Por fim, o art. 69 prescreve que os pleitos de cooperação judiciária devam ser prontamente atendidos, sem a necessidade de formalidades excessivas. Essa agilidade é vital para um sistema habitualmente burocratizado, que com frequência enfrenta entraves relacionados à morosidade. Também são indicadas as formas mais amplas como a cooperação pode ser executada, incluindo o auxílio direto, o apensamento de processos, a prestação de informações e os atos concertados entre juízes – que não deixam de se configurar como espécie de negócio processual.

Houve ainda mudança quanto ao objeto da cooperação. Ou seja, o que pode ser cooperado. Anteriormente, a cooperação se restringia a atos de instrução, comunicação e execução, enquanto no novo formato qualquer ato processual pode ser objeto de cooperação, incluindo atos decisórios. Assim, um juiz pode cooperar com outro em diversas situações, como, por exemplo, na prática de citação, intimação ou notificação; na definição do juízo competente para questões comuns; na obtenção e apresentação de provas; na coleta de depoimentos; na facilitação da habilitação de créditos em falências e recuperações judiciais; na gestão de processos repetitivos; e na efetivação de tutela provisória; entre outros.

A já referida Resolução 350 do CNJ, de outra mão, é marco igualmente importante nesse cenário, estabelecendo diretrizes para a cooperação entre os órgãos do Poder Judiciário e outras instituições. A cooperação ativa, passiva e simultânea entre juízos e tribunais é um dos destaques da norma administrativa. Além da cooperação entre tais órgãos, todavia é igualmente possível a interinstitucional, que se estende a outras entidades que possam contribuir para a administração da justiça, como o Ministério Público, a Defensoria Pública, a Ordem dos Advogados do Brasil, as procuradorias públicas e a administração pública.

No âmbito da Justiça do Trabalho, um exemplo prático possível da cooperação judiciária é o acordo firmado entre órgãos julgadores para agrupar ações civis públicas que envolvem a mesma empresa. A um só tempo, é promovida celeridade no julgamento, ao passo que se garante maior segurança jurídica, evitando decisões conflitantes que possam surgir em ações paralelas. Por outro lado, a realização de atos concertados, como a coleta de provas comuns em reclamações trabalhistas, é outra aplicação prática da cooperação judiciária. Essa estratégia permite que os juízes colham testemunhos ou realizem perícias de forma conjunta, otimizando o tempo e os recursos envolvidos, além de garantir maior eficiência na produção de provas.

Também é possível a modificação da competência territorial em casos de conexão e continência.
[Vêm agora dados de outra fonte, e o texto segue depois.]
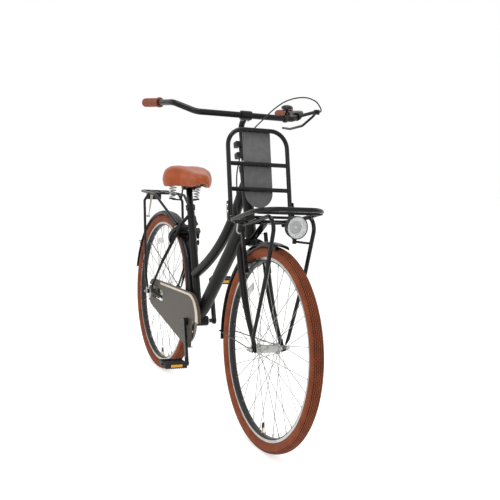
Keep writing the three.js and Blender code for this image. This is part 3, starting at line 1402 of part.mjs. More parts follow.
// Front brake: two long arms with pads, a bent guide tube and the cable
const caliper = {
  height: 416, topHalf: 46, thickness: 11, root: 8, tip: 5, padHeight: 9, padThickness: 9,
  padGap: 1.3, padPost: 3.2, padInset: 1, wire: 1, wireEnd: 30,
};
const padSpread = 5.4;
const armFront = boss.front + gap;
const armMiddle = armFront + caliper.thickness / 2;
const padRadius = rimRadius - rimTrack / 2 - caliper.padInset;
function makeCaliperArm(side) {
  const root = side * boss.half;
  const top = side * caliper.topHalf;
  // The arm is drawn in the YZ plane and has its thickness along the bike.
  const outline = [
    [root - caliper.root, boss.height - caliper.root],
    [root + caliper.root, boss.height - caliper.root],
    [top + caliper.tip, caliper.height + caliper.tip],
    [top - caliper.tip, caliper.height + caliper.tip],
  ].map(([y, z]) => new THREE.Vector2(y, z));
  const arm = new THREE.ExtrudeGeometry(new THREE.Shape(outline), {
    depth: caliper.thickness, bevelEnabled: false,
  });
  arm.rotateX(Math.PI / 2).rotateZ(Math.PI / 2).translate(armFront, 0, 0);
  const padAngle = deg(Math.acos((armMiddle - forkRake) / padRadius));
  const inner = rimWidth / 2 + caliper.padGap;
  const low = padAngle - padSpread;
  const high = padAngle + padSpread;
  const pad = plate([
    ...arc(forkRake, 0, padRadius + caliper.padHeight / 2, low, high, 6),
    ...arc(forkRake, 0, padRadius - caliper.padHeight / 2, high, low, 6),
  ], ...span(side, inner, inner + caliper.padThickness));
  const padZ = padRadius * Math.sin(rad(padAngle));
  const padPost = rod(
    v(armMiddle, side * (inner + caliper.padThickness / 2), padZ),
    v(armMiddle, root, padZ), caliper.padPost,
  );
  const parts = [arm, pad, padPost];
  // The inner wire is held by the left arm and runs towards the right one.
  if (side > 0) {
    parts.push(rod(v(armMiddle, top, caliper.height),
      v(armMiddle, -caliper.wireEnd, caliper.height), caliper.wire, 6));
  }
  const hole = rod(
    v(armFront - overrun, root, boss.height),
    v(armFront + caliper.thickness + overrun, root, boss.height), around(boss.stud, 8), 8,
  );
  return cut(join(...parts), hole);
}
for (const side of sides) {
  add(steering, `brake_arm_${sideNames.get(side)}`, makeCaliperArm(side), plasticBlack());
}

const guide = { radius: 2.6, bend: 10, reach: 17 };
const guideStart = at({ x: 898, y: -59, z: 775 });
const guideEnd = fromSteering(
  armMiddle, -caliper.topHalf - caliper.tip - gap, caliper.height,
);
const guideCorner = guideEnd.clone().add(v(0, -guide.reach, 0));
add(riding, 'brake_guide', tube(
  bend([guideStart, guideCorner, guideEnd], guide.bend, 24), guide.radius, 8,
), silver());

// The cable's route from the lever to the guide tube, in the bike's frame
const cableRadius = 2.5;
const cableRoute = [
  [834, 281, 1190], [842, 272, 1202], [836, 256, 1222], [818, 231, 1234], [805, 200, 1233],
  [800, 168, 1224], [801, 134, 1208], [805, 91, 1176], [813, 52, 1140], [822, 14, 1104],
  [824, -14, 1056], [819, -30, 1005], [818, -37, 965], [829, -44, 930], [846, -48, 885],
  [864, -51, 842], [883, -55.5, 805],
];
function makeCable() {
  const last = guideStart.clone()
    .addScaledVector(guideStart.clone().sub(guideCorner).normalize(), gap);
  const points = [
    fromLever(webEnd + holder.adjuster + gap), fromLever(webEnd + holder.adjuster + holder.lead),
    ...cableRoute.map((p) => v(...p)), last,
  ];
  const curve = new THREE.CatmullRomCurve3(points, false, 'centripetal');
  return tube(curve.getPoints(21), cableRadius, 8);
}
add(riding, 'brake_cable', makeCable(), plasticBlack());

// Front carrier. Its own frame has x ahead, z up, and its origin at the tray's front edge.
const tilt = -rad(carrierTilt);
const onCarrier = (x, y, z) => v(x, y, z).applyAxisAngle(v(0, 1, 0), tilt)
  .add(v(carrierReach, 0, carrierHeight));
const placeCarrier = (geometry) => (
  geometry.rotateY(tilt).translate(carrierReach, 0, carrierHeight)
);
const carrier = {
  bend: 67, strut: 7, strutDrop: 16, strutBack: 237, strutLead: 8, strutBend: 40, bar: 5,
  barDrop: 6, stubBack: 256, stubHeight: 70, stubWidth: 18, stubThickness: 4, bolt: 5, boltHead: 4,
  boltLow: 32, boltHigh: 54, strip: 4, stripTop: 11, stripBend: 8, stripLead: 20, stripEnd: 200,
};
const strutKnee = at({ x: 1182, y: 72, z: 640 });
const strutEnd = at({ x: 1103, y: 68, z: 392 });
const trayBarShares = [0.146, 0.473, 0.782];
const lamp = {
  radius: 39, back: 30, front: 16, recess: 10, rim: 2.2, dome: 4, boss: 7, bossHeight: 12, arm: 4,
};
const lampCentre = at({ x: 1166, y: 30, z: 787 });
function makeFrontCarrier() {
  const c = carrier;
  const side = [v(-trayLength, trayHalf, 0), v(0, trayHalf, 0)];
  const loop = [...side, ...flip(side).reverse()];
  const parts = [placeCarrier(tube(bend(loop, c.bend), carrierTubeRadius, 6))];
  for (const share of trayBarShares) {
    const x = -trayLength * share;
    parts.push(placeCarrier(rod(v(x, -trayHalf, -c.barDrop), v(x, trayHalf, -c.barDrop), c.bar, 6)));
  }
  const knee = onCarrier(c.strutLead, strutHalf, -c.strutDrop);
  const strut = [onCarrier(-c.strutBack, strutHalf, -c.strutDrop), knee, strutKnee, strutEnd];
  const stub = restHalf + carrierTubeRadius + gap;
  for (const way of sides) {
    parts.push(tube(bend(way > 0 ? strut : flip(strut), c.strutBend), c.strut, 6));
    const eyeSpan = span(way, frontCarrierEyeStart, frontCarrierEyeStart + eyeWidth);
    parts.push(plate([
      [frontAxle.x - eyeRadius, axleHeight], [frontAxle.x + eyeRadius, axleHeight],
      [strutEnd.x + c.strut, strutEnd.z], [strutEnd.x - c.strut, strutEnd.z],
    ], ...eyeSpan));
    parts.push(pin(eyeRadius, ...eyeSpan, frontAxle.x, axleHeight));
    // Upright stubs hold the back rest from outside, each with two bolt heads.
    parts.push(placeCarrier(box(
      -c.stubBack - c.stubWidth / 2, -c.stubBack + c.stubWidth / 2,
      ...span(way, stub, stub + c.stubThickness), 0, c.stubHeight,
    )));
    for (const z of [c.boltLow, c.boltHigh]) {
      const head = span(way, stub + gap, stub + c.stubThickness + c.boltHead);
      parts.push(placeCarrier(pin(c.bolt, ...head, -c.stubBack, z, 6)));
    }
  }
  // Strip from the fork crown up to the rearmost bar of the tray
  const foot = crownPad.front + gap + c.strip / 2;
  const strip = [
    fromSteering(foot, 0, crownHeight - crownPad.below),
    fromSteering(foot, 0, crownHeight + c.stripTop),
    onCarrier(-trayLength * trayBarShares[2] - c.stripLead, 0, -c.barDrop - c.bar),
    onCarrier(-c.stripEnd, 0, -c.barDrop - c.bar),
  ];
  const section = [[-1, -1], [1, -1], [1, 1], [-1, 1]].map(([a, b]) => (
    new THREE.Vector2(a * crownPad.half, (b * c.strip) / 2)
  ));
  parts.push(sweep(section, bend(strip, c.stripBend, 45)));
  // Arm from the left strut to a boss under the light
  const level = knee.clone().lerp(strutKnee, 0.5);
  const bossTop = lampCentre.z - lamp.radius - gap;
  const mount = v(lampCentre.x + lamp.boss, lampCentre.y, bossTop - lamp.bossHeight);
  parts.push(rod(level, mount.clone().add(v(0, 0, lamp.arm)), lamp.arm, 6));
  parts.push(post(lamp.boss, mount.z, bossTop, 10).translate(mount.x, mount.y, 0));
  const wheelHole = pin(
    axleHole, -frontNutStart - overrun, frontNutStart + overrun, frontAxle.x, axleHeight,
  );
  return cut(join(...parts), wheelHole);
}
add(riding, 'front_carrier', makeFrontCarrier(), glossBlack());

// Back rest: an upright loop with two cross bars
const rest = { bend: 62, foot: 18, lowBar: 113, highBar: 204, bar: 7.7 };
function makeBackRest() {
  const back = -carrier.stubBack;
  const side = [v(back, restHalf, rest.foot), v(back, restHalf, restHeight)];
  const path = bend([...side, ...flip(side).reverse()], rest.bend);
  const bars = [rest.lowBar, rest.highBar].map((z) => (
    rod(v(back, -restHalf, z), v(back, restHalf, z), rest.bar, 6)
  ));
  return placeCarrier(join(tube(path, carrierTubeRadius, 6), ...bars));
}
add(riding, 'back_rest', makeBackRest(), glossBlack());

// Plate behind the back rest's bars, straight above and round below
const namePlate = { half: 54.5, bottom: 51, thickness: 2.5 };
function makeNamePlate() {
  const { half, bottom, thickness } = namePlate;
  const outline = [...arc(0, bottom + half, half, 180, 360, 8), [half, restHeight], [-half, restHeight]];
  const panel = plate(outline, 0, thickness).rotateZ(Math.PI / 2);
  return placeCarrier(panel.translate(-carrier.stubBack - carrierTubeRadius - gap, 0, 0));
}
add(riding, 'name_plate', makeNamePlate(), look(0x77757a, 0.5));

// Headlight: housing with a front recess, and the lens in it
const lampBackShares = [[0, -1], [0.46, -0.9], [0.8, -0.5], [1, 0]];
const aheadAtLamp = (geometry) => (
  geometry.rotateZ(-Math.PI / 2).translate(lampCentre.x, lampCentre.y, lampCentre.z)
);
const lensSeat = lamp.front - lamp.recess;
add(riding, 'lamp_housing', aheadAtLamp(turned([
  ...lampBackShares.map(([r, x]) => [r * lamp.radius, x * lamp.back]),
  [lamp.radius, lamp.front], [lamp.radius - lamp.rim, lamp.front],
  [lamp.radius - lamp.rim, lensSeat], [0, lensSeat],
], 12)), plasticBlack());
const lensRadius = lamp.radius - lamp.rim - gap;
const lensShares = [[1, 0], [0.7, 0.7], [0, 1]];
add(riding, 'lamp_lens', aheadAtLamp(turned([
  [0, lensSeat + gap], [lensRadius, lensSeat + gap],
  ...lensShares.map(([r, x]) => [r * lensRadius, lamp.front + x * lamp.dome]),
], 12)), look(0xe8ecee, 0.08, 0.3));

bike.position.x = -wheelbase / 2;
export default bike;
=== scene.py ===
import math

import bmesh
import bpy
from mathutils import Matrix, Quaternion, Vector


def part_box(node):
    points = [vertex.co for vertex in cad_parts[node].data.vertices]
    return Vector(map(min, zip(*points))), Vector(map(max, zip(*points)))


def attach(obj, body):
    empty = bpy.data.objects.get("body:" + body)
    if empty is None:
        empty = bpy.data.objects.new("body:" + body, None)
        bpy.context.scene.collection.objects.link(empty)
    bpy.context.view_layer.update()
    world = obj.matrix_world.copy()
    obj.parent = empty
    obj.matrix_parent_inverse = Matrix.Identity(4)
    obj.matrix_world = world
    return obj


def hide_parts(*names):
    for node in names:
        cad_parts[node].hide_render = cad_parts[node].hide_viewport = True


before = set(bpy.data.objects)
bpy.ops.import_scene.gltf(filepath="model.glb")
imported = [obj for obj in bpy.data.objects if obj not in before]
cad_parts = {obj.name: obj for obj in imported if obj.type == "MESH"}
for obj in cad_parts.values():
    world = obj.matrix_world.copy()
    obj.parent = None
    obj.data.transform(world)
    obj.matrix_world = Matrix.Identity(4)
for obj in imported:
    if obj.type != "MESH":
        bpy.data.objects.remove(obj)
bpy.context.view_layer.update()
scene = bpy.context.scene
show = scene.collection.objects.link

# Camera: the photograph looks at the bike's right front from a little above the saddle.
# It stands 3.3 metres away on a short telephoto lens, rolled by a few degrees.
camera_place = (3.08837, -1.29772, 1.05207)
yaw, pitch, roll = (math.radians(angle) for angle in (154.69, -7.15, 3.84))
camera_data = bpy.data.cameras.new("camera")
camera_data.lens = 60.95
camera_data.sensor_width = 36
camera = bpy.data.objects.new("camera", camera_data)
show(camera)
scene.camera = camera
ahead = Vector((math.cos(yaw) * math.cos(pitch), math.sin(yaw) * math.cos(pitch), math.sin(pitch)))
level = Vector((math.sin(yaw), -math.cos(yaw), 0))
upright = level.cross(ahead)
right = math.cos(roll) * level + math.sin(roll) * upright
up = math.cos(roll) * upright - math.sin(roll) * level
camera_turn = Matrix((right, up, -ahead)).transposed().to_4x4()
camera.matrix_world = Matrix.Translation(camera_place) @ camera_turn


# Studio: a pale seamless floor under a soft lamp overhead, with three weaker lamps round the bike.
# The backdrop is plain white where the camera, gloss or glass sees it, and the floor keeps a soft shadow.
def add_math(tree, operation, *values):
    """Adds a math node, fed with numbers or with other nodes' outputs, and gives its output."""
    node = tree.nodes.new("ShaderNodeMath")
    node.operation = operation
    for socket, value in zip(node.inputs, values):
        if isinstance(value, bpy.types.NodeSocket):
            tree.links.new(value, socket)
        else:
            socket.default_value = value
    return node.outputs[0]


def connect(tree, *pairs):
    """Links each output to its input."""
    for source, target in pairs:
        tree.links.new(source, target)


def feed(node, values):
    """Sets the node's inputs to these values, by their names."""
    for name, value in values.items():
        node.inputs[name].default_value = value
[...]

Ao se deparar com situações em que múltiplos processos estão interligados por uma causa comum relacionada à atividade de determinado empregador, os juízes podem decidir concentrar a análise em um único juízo, facilitando a tramitação do feito, a instrução e a prolação das decisões. Por outro lado, a reunião de execuções relacionada a um mesmo empregador é também mais um exemplo de como a cooperação judiciária pode ser aplicada na prática. Essa iniciativa visa a imprimir maior efetividade na execução de dívidas trabalhistas quanto ao alcance do patrimônio necessário à quitação dos créditos trabalhistas, mas também permitindo que os credores tenham tratamento mais isonômico no que tange à satisfação da pretensão.

Ressalte-se, por derradeiro, que a designação de magistrados de cooperação, que atuam como pontos de contato entre os tribunais da Justiça do Trabalho, pode ser reconhecida igualmente como medida que facilita a coordenação dos pedidos de cooperação. Esses magistrados têm a responsabilidade de identificar soluções para problemas que possam surgir, além de intermediar a comunicação entre diferentes juízes. A construção de sistema mais integrado é essencial para o enfrentamento das demandas contemporâneas e a garantia de uma justiça efetivamente acessível a todos.

Em conclusão, é possível entender que a cooperação judiciária não se afigura somente como estratégia de incremento da eficiência, pois a otimização do meio não se esgota em si mesma. Pelo contrário, ao se promover a efetiva cooperação entre os diferentes órgãos e instituições, a Justiça do Trabalho busca, ao final, concretizar o direito fundamental de acesso efetivo à justiça para todos os cidadãos, como garantia necessária do direito ao trabalho decente, em prol de toda sociedade.